> **Problem to work on**:
Copy out the listing exactly.

[begin Supplied material]

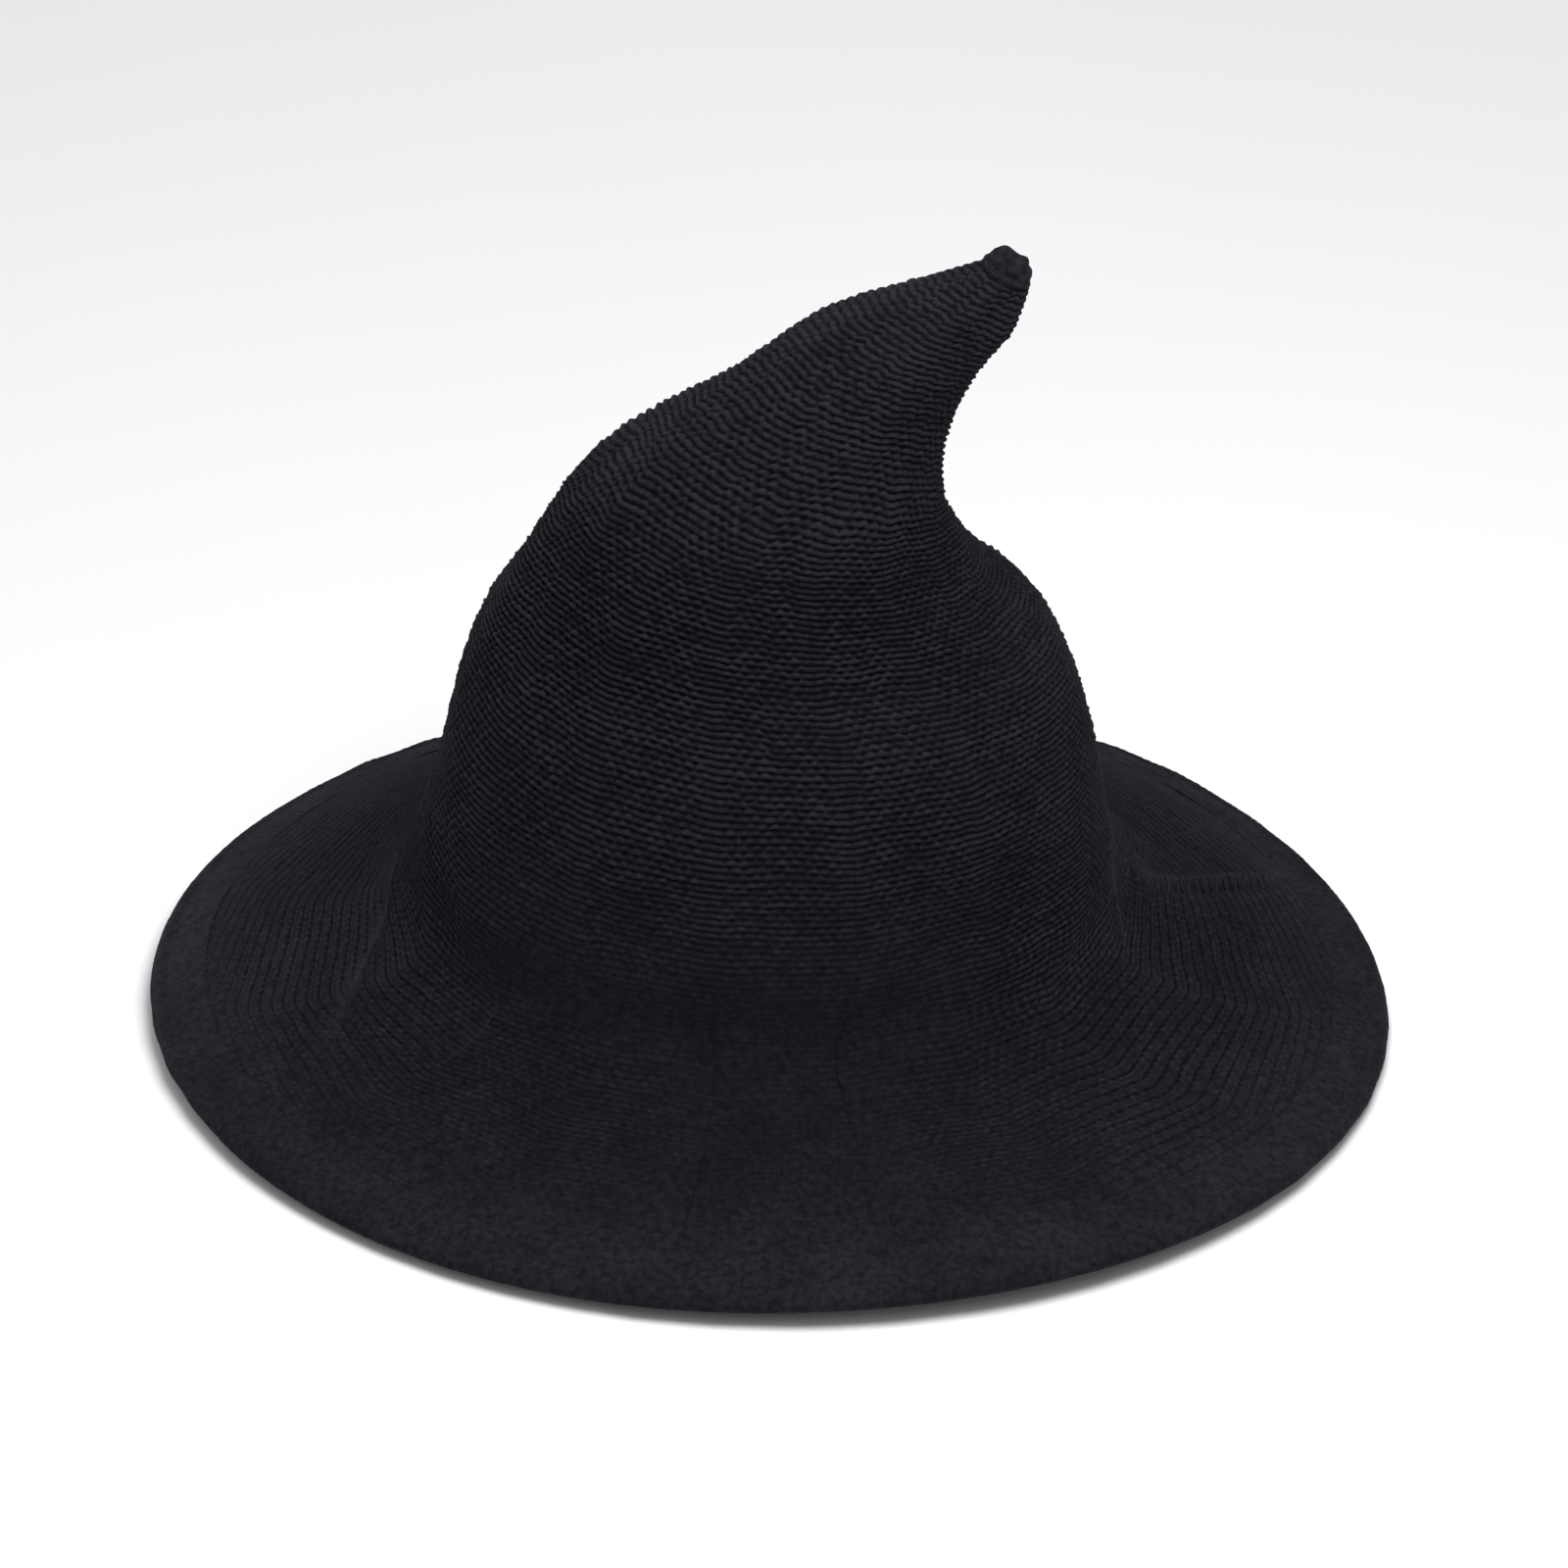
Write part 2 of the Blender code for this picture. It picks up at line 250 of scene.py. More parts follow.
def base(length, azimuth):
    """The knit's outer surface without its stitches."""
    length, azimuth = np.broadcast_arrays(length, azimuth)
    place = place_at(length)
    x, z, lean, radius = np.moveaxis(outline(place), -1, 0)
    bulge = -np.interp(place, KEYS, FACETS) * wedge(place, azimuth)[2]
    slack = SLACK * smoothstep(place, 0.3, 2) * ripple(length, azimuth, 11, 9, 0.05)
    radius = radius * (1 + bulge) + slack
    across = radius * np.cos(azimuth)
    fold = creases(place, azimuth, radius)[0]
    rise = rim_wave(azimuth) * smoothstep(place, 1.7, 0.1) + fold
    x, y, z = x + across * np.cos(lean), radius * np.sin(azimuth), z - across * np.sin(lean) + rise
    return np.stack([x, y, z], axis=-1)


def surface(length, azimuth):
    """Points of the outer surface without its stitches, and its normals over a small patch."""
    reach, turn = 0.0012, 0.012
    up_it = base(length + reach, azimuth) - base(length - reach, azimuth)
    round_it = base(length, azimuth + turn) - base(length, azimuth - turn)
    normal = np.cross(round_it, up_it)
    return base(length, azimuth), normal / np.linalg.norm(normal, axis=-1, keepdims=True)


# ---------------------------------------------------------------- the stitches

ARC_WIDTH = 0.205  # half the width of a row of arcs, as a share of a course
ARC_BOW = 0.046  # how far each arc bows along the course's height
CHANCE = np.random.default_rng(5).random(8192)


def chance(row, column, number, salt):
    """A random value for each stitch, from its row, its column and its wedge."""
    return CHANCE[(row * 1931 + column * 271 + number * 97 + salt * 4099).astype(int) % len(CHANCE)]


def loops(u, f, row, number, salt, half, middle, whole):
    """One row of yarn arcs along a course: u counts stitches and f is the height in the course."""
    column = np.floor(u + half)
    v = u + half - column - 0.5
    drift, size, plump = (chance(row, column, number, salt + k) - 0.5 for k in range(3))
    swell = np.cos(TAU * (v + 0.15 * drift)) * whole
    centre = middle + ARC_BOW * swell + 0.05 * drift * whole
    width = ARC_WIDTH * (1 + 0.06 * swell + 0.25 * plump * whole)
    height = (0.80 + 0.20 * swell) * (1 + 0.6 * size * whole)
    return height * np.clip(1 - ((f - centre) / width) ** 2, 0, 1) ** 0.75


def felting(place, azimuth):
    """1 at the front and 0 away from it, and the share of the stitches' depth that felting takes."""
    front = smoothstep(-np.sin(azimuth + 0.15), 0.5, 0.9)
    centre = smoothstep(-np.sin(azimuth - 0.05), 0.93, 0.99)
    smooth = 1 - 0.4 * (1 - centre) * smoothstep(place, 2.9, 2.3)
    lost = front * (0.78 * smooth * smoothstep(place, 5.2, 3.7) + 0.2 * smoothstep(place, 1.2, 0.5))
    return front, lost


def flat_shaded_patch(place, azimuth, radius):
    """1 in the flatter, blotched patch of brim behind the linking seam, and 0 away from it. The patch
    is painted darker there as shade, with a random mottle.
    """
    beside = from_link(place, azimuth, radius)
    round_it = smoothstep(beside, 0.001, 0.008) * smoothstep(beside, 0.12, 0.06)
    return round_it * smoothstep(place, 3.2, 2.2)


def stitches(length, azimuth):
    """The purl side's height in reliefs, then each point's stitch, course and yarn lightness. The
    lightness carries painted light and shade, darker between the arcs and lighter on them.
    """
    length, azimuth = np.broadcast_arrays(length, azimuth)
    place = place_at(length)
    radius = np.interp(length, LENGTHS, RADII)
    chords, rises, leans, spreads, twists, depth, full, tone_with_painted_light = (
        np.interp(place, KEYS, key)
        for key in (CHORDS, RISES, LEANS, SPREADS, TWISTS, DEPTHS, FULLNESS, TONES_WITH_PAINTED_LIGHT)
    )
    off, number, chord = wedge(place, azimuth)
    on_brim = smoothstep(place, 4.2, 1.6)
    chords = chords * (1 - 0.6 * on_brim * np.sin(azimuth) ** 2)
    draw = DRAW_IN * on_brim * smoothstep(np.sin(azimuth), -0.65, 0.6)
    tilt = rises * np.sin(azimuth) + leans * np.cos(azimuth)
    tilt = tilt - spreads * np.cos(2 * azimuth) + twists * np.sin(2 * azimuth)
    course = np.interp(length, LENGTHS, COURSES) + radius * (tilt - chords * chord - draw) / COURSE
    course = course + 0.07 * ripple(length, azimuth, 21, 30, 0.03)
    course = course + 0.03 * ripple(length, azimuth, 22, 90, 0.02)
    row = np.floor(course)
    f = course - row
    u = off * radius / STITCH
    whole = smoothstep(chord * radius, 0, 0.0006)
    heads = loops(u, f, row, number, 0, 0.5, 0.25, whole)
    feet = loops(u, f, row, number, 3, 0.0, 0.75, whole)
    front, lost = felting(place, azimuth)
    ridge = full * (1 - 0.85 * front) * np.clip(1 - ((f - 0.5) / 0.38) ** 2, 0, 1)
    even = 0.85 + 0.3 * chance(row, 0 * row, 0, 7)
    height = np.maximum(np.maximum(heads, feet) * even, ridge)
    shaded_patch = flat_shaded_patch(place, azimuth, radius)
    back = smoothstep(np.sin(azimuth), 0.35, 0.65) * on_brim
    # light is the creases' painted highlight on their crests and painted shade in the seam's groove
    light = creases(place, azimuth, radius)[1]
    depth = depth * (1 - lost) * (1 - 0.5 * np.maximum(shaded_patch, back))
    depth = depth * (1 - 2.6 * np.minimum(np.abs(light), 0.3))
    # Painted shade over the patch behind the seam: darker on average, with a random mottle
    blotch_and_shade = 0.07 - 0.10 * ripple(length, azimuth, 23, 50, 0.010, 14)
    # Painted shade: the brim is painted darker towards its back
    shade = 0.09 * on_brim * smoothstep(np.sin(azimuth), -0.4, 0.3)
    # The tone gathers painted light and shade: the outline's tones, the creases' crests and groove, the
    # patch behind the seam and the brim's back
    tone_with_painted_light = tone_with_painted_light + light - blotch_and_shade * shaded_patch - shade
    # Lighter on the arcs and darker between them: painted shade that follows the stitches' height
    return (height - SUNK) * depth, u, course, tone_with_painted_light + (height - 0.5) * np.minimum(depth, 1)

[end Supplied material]

> **Answer in full**:
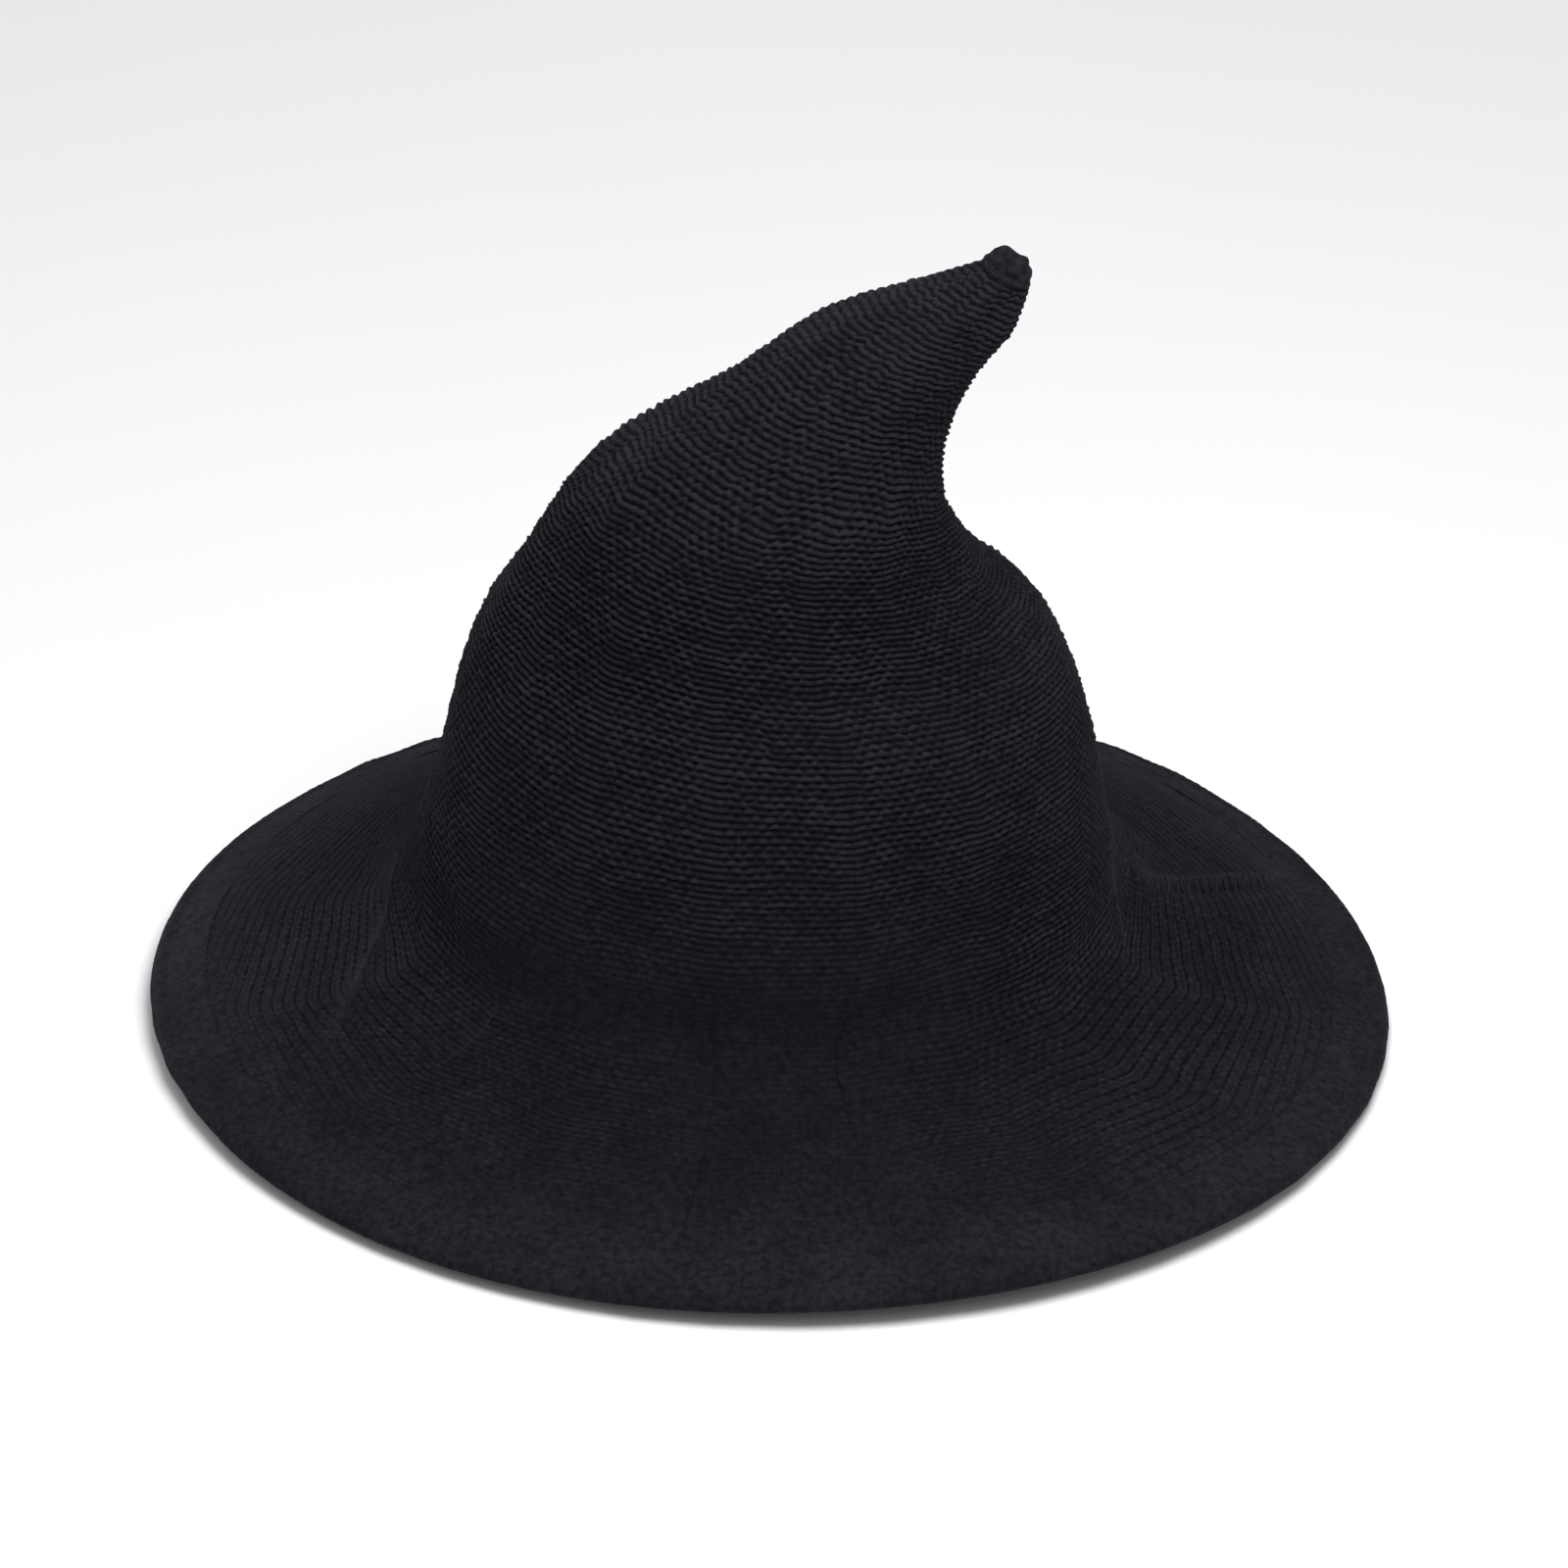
Write part 2 of the Blender code for this picture. It picks up at line 250 of scene.py. More parts follow.
def base(length, azimuth):
    """The knit's outer surface without its stitches."""
    length, azimuth = np.broadcast_arrays(length, azimuth)
    place = place_at(length)
    x, z, lean, radius = np.moveaxis(outline(place), -1, 0)
    bulge = -np.interp(place, KEYS, FACETS) * wedge(place, azimuth)[2]
    slack = SLACK * smoothstep(place, 0.3, 2) * ripple(length, azimuth, 11, 9, 0.05)
    radius = radius * (1 + bulge) + slack
    across = radius * np.cos(azimuth)
    fold = creases(place, azimuth, radius)[0]
    rise = rim_wave(azimuth) * smoothstep(place, 1.7, 0.1) + fold
    x, y, z = x + across * np.cos(lean), radius * np.sin(azimuth), z - across * np.sin(lean) + rise
    return np.stack([x, y, z], axis=-1)


def surface(length, azimuth):
    """Points of the outer surface without its stitches, and its normals over a small patch."""
    reach, turn = 0.0012, 0.012
    up_it = base(length + reach, azimuth) - base(length - reach, azimuth)
    round_it = base(length, azimuth + turn) - base(length, azimuth - turn)
    normal = np.cross(round_it, up_it)
    return base(length, azimuth), normal / np.linalg.norm(normal, axis=-1, keepdims=True)


# ---------------------------------------------------------------- the stitches

ARC_WIDTH = 0.205  # half the width of a row of arcs, as a share of a course
ARC_BOW = 0.046  # how far each arc bows along the course's height
CHANCE = np.random.default_rng(5).random(8192)


def chance(row, column, number, salt):
    """A random value for each stitch, from its row, its column and its wedge."""
    return CHANCE[(row * 1931 + column * 271 + number * 97 + salt * 4099).astype(int) % len(CHANCE)]


def loops(u, f, row, number, salt, half, middle, whole):
    """One row of yarn arcs along a course: u counts stitches and f is the height in the course."""
    column = np.floor(u + half)
    v = u + half - column - 0.5
    drift, size, plump = (chance(row, column, number, salt + k) - 0.5 for k in range(3))
    swell = np.cos(TAU * (v + 0.15 * drift)) * whole
    centre = middle + ARC_BOW * swell + 0.05 * drift * whole
    width = ARC_WIDTH * (1 + 0.06 * swell + 0.25 * plump * whole)
    height = (0.80 + 0.20 * swell) * (1 + 0.6 * size * whole)
    return height * np.clip(1 - ((f - centre) / width) ** 2, 0, 1) ** 0.75


def felting(place, azimuth):
    """1 at the front and 0 away from it, and the share of the stitches' depth that felting takes."""
    front = smoothstep(-np.sin(azimuth + 0.15), 0.5, 0.9)
    centre = smoothstep(-np.sin(azimuth - 0.05), 0.93, 0.99)
    smooth = 1 - 0.4 * (1 - centre) * smoothstep(place, 2.9, 2.3)
    lost = front * (0.78 * smooth * smoothstep(place, 5.2, 3.7) + 0.2 * smoothstep(place, 1.2, 0.5))
    return front, lost


def flat_shaded_patch(place, azimuth, radius):
    """1 in the flatter, blotched patch of brim behind the linking seam, and 0 away from it. The patch
    is painted darker there as shade, with a random mottle.
    """
    beside = from_link(place, azimuth, radius)
    round_it = smoothstep(beside, 0.001, 0.008) * smoothstep(beside, 0.12, 0.06)
    return round_it * smoothstep(place, 3.2, 2.2)


def stitches(length, azimuth):
    """The purl side's height in reliefs, then each point's stitch, course and yarn lightness. The
    lightness carries painted light and shade, darker between the arcs and lighter on them.
    """
    length, azimuth = np.broadcast_arrays(length, azimuth)
    place = place_at(length)
    radius = np.interp(length, LENGTHS, RADII)
    chords, rises, leans, spreads, twists, depth, full, tone_with_painted_light = (
        np.interp(place, KEYS, key)
        for key in (CHORDS, RISES, LEANS, SPREADS, TWISTS, DEPTHS, FULLNESS, TONES_WITH_PAINTED_LIGHT)
    )
    off, number, chord = wedge(place, azimuth)
    on_brim = smoothstep(place, 4.2, 1.6)
    chords = chords * (1 - 0.6 * on_brim * np.sin(azimuth) ** 2)
    draw = DRAW_IN * on_brim * smoothstep(np.sin(azimuth), -0.65, 0.6)
    tilt = rises * np.sin(azimuth) + leans * np.cos(azimuth)
    tilt = tilt - spreads * np.cos(2 * azimuth) + twists * np.sin(2 * azimuth)
    course = np.interp(length, LENGTHS, COURSES) + radius * (tilt - chords * chord - draw) / COURSE
    course = course + 0.07 * ripple(length, azimuth, 21, 30, 0.03)
    course = course + 0.03 * ripple(length, azimuth, 22, 90, 0.02)
    row = np.floor(course)
    f = course - row
    u = off * radius / STITCH
    whole = smoothstep(chord * radius, 0, 0.0006)
    heads = loops(u, f, row, number, 0, 0.5, 0.25, whole)
    feet = loops(u, f, row, number, 3, 0.0, 0.75, whole)
    front, lost = felting(place, azimuth)
    ridge = full * (1 - 0.85 * front) * np.clip(1 - ((f - 0.5) / 0.38) ** 2, 0, 1)
    even = 0.85 + 0.3 * chance(row, 0 * row, 0, 7)
    height = np.maximum(np.maximum(heads, feet) * even, ridge)
    shaded_patch = flat_shaded_patch(place, azimuth, radius)
    back = smoothstep(np.sin(azimuth), 0.35, 0.65) * on_brim
    # light is the creases' painted highlight on their crests and painted shade in the seam's groove
    light = creases(place, azimuth, radius)[1]
    depth = depth * (1 - lost) * (1 - 0.5 * np.maximum(shaded_patch, back))
    depth = depth * (1 - 2.6 * np.minimum(np.abs(light), 0.3))
    # Painted shade over the patch behind the seam: darker on average, with a random mottle
    blotch_and_shade = 0.07 - 0.10 * ripple(length, azimuth, 23, 50, 0.010, 14)
    # Painted shade: the brim is painted darker towards its back
    shade = 0.09 * on_brim * smoothstep(np.sin(azimuth), -0.4, 0.3)
    # The tone gathers painted light and shade: the outline's tones, the creases' crests and groove, the
    # patch behind the seam and the brim's back
    tone_with_painted_light = tone_with_painted_light + light - blotch_and_shade * shaded_patch - shade
    # Lighter on the arcs and darker between them: painted shade that follows the stitches' height
    return (height - SUNK) * depth, u, course, tone_with_painted_light + (height - 0.5) * np.minimum(depth, 1)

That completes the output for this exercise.